Aber in der DDR hat man es ganz anders erlebt und empfunden. Die Menschen mußten dort die weitaus schwereren Kriegsopferlasten tragen als ihre Landsleute im Westen. Und sie haben immer gefühlt, daß die verantwortliche Erinnerung an die Vergangenheit eine unentbehrliche Kraft der Befreiung für die Zukunft ist. Kaum war der erzwungene Sprachgebrauch verschwunden, stellten sie sich offen den Fragen der Geschichte. Mit großer Achtung hat die Welt registriert, wie aufrichtig die freien Kräfte und zumal die Jugend in der DDR es als ihre Aufgaben ansahen, gutzumachen, was das alte Regime der geschichtlichen Mitverantwortung schuldig geblieben war. Der Besuch der Präsidentinnen beider frei gewählter deutscher Parlamente vor ein paar Monaten in Israel zum Gedenken an den Holocaust hat dort einen tiefen Eindruck hinterlassen. Er symbolisierte die Gemeinsamkeit der Deutschen gerade auch in ihrer geschichtlichen Verantwortung. Die nationalsozialistische Gewaltherrschaft und der von ihr ausgegangene Krieg haben den Menschen in fast ganz Europa und bei uns zu Hause unermeßlich schweres Unrecht und Leid zugefügt. Wir bleiben der Opfer immer eingedenk. Und wir sind dankbar für die wachsenden Zeichen der Aussöhnung zwischen den Menschen und Völkern.

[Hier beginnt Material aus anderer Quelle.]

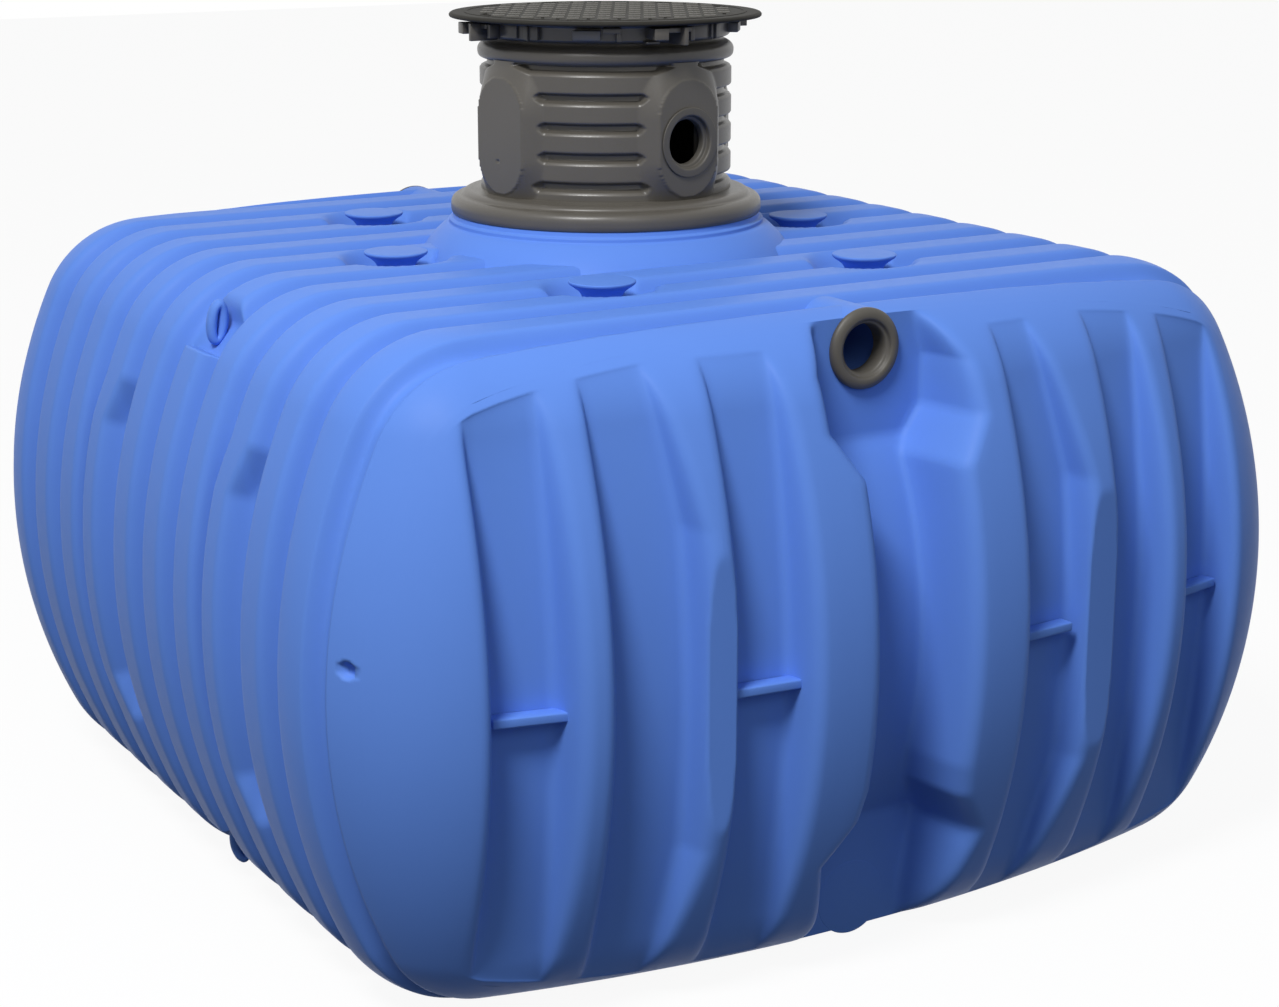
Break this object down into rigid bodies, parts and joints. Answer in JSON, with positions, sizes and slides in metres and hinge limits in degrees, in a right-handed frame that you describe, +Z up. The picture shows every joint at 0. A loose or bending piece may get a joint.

Die Hoffnung auf Freiheit und auf Überwindung der Teilung in Europa, in Deutschland und zumal in Berlin war in der Nachkriegszeit nie untergegangen. Und doch hat kein Mensch die Vorstellungskraft besessen, den Gang der Ereignisse vorauszusehen. So erleben wir den heutigen Tag als Beschenkte. Die Geschichte hat es dieses Mal gut mit uns Deutschen gemeint. Um so mehr haben wir Grund zur gewissenhaften Selbstbesinnung. [ . . . ]

Die Form der Einheit ist gefunden. Nun gilt es, sie mit Inhalt und Leben zu erfüllen. Parlamente, Regierungen und Parteien müssen dabei helfen. Zu vollziehen aber ist die Einheit nur durch das souveräne Volk, durch die Köpfe und Herzen der Menschen selbst. Jedermann spürt, wieviel da noch zu tun ist. Es wäre weder aufrichtig noch hilfreich, wollten wir in dieser Stunde verschweigen, wieviel uns noch voneinander trennt.

Die äußeren Zwangsmittel der Teilung hatten ihr Ziel, uns zu entfremden, nicht erreicht. Widermenschlich, wie Mauer und Stacheldraht waren, hatten sie den Willen zusammenzukommen nur um so tiefer erfahren lassen. Wir empfanden es vor allem in Berlin, dieser Stadt von zentraler Bedeutung in Vergangenheit und Zukunft. Die Mauer täglich sehen und spüren ließ uns nicht aufhören, an die andere Seite zu glauben, auf sie zu hoffen. Jetzt ist die Mauer weg, und das ist das Entscheidende. Doch nun, da wir die Freiheit haben, gilt es, in ihr zu bestehen. Deutlicher als früher erkennen wir heute die Folgen der unterschiedlichen Entwicklungen. Die Kluft im Materiellen springt als erstes ins Auge. Auch wenn die Menschen in der DDR mit der Mangelwirtschaft alltäglich in ihrem Leben konfrontiert waren, das Beste daraus gemacht und hart gearbeitet haben, trat das Ausmaß der Probleme und damit der Distanz zum Westen doch erst in den letzten Monaten ganz klar hervor. Wenn es gelingen soll, das Gefälle bald zu überwinden, dann bedarf es dafür nicht nur der Hilfe, sondern vor allem auch der Achtung untereinander.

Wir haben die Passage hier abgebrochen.